Around two-thirds of the Beehive State is managed by Washington, D.C., -- more than any other state except Nevada. This has made many Utah projects subject to intense delays caused by federal review.
The TransWest Express Transmission Line Project, an example often cited by Utah Gov. Spencer Cox, would transfer power along a 730-mile path from Wyoming to Nevada, crossing the entire state of Utah from Vernal to St. George.
At a recent "Abundance Agenda policy forum," Cox said that plans for the project first crossed his desk in 2009, when he was a Sanpete County Commissioner.
The plans did not receive final approval from federal agencies until 2023.
During that time, nothing had changed -- nothing to alter the route, or to protect wildlife, or to increase safety, Cox said. The only thing that had changed was the cost of the project, which had tripled.
"If you're taking 14 years or 15 years to just get approvals to build something, then we are broken," Cox said at the event last week. "When I say we've become really stupid this is what I'm talking about. That should never happen."
The first executive order of Cox's second term sought to streamline the state permitting process by allowing projects to be reviewed under more general standards and by allowing plants to update their facilities without having to undergo a new review.
This policy was then made permanent in a largely bipartisan vote. State Rep. Tyler Clancy, R-Provo, who sponsored the companion legislation, HB85, said this is an example of "abundance" in action, where a non-zero-sum mindset has made it easier to build.
"There are opportunities for us to improve the permitting process without weakening environmental regulations," Clancy said. "We can build better, more efficiently without sacrificing the robust standards that we have."
But there is only so much the state can do.
The main roadblocks to large infrastructure projects "are federal in nature," according to Thomas Hochman, the director of infrastructure policy at the Foundation for American Innovation.
And there is no worse offender, Hochman said, than the National Environmental Policy Act, or NEPA -- a law enacted in 1969 that requires projects to undergo a review by federal agencies that routinely take 3-5 years, and sometimes longer.

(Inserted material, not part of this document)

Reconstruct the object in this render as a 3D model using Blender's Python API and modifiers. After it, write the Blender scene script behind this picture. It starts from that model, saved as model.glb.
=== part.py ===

The lags imposed by NEPA have produced counterproductive results that often hurt the environmental features the law was meant to protect, Hochman said.
One example where this has happened is in the case of the U.S. Forest Service attempting to make wildfire protection plans, Hochman said. But in many cases before the plans are approved, major wildfires have already swept through the area.
"A lot of these so-called environmental laws, end up getting in the way of the environmental protection that they aim to ensure in the first place," Hochman said. "Stories like that are the sorts of things that I hope this caucus focuses on."
While an overhaul to NEPA is unlikely, Hochman said there are smaller permitting reforms that the Build America Caucus can include in infrastructure bills that eliminate unnecessary steps in the process.
Making these moves at the federal level will do more than speed up projects -- it will begin rebuilding Americans' confidence that they live in a country that can actually get things done, according to Chris Koopman, CEO of the Utah-based Abundance Institute.
While President Donald Trump's flurry of executive orders has "completely changed the conversation" on streamlining government regulations, Koopman said, Congress needs to take action to make the change in trajectory permanent.
"It's the difference between a patch and a solution," Koopman said. "If we want to see this for the long run, it has to be a bipartisan effort so it can survive the shifting politics of each point in time."
Over the past several decades, the United States has chosen "paperwork over progress," Koopman said, with NEPA representing "the single greatest procedural barrier to American progress."
Reforming federal regulations to encourage innovation will allow the public and private sectors to raise up the skyscrapers, dams and technologies that made America great, and in doing so, will rebuild faith in U.S. institutions, Koopman said.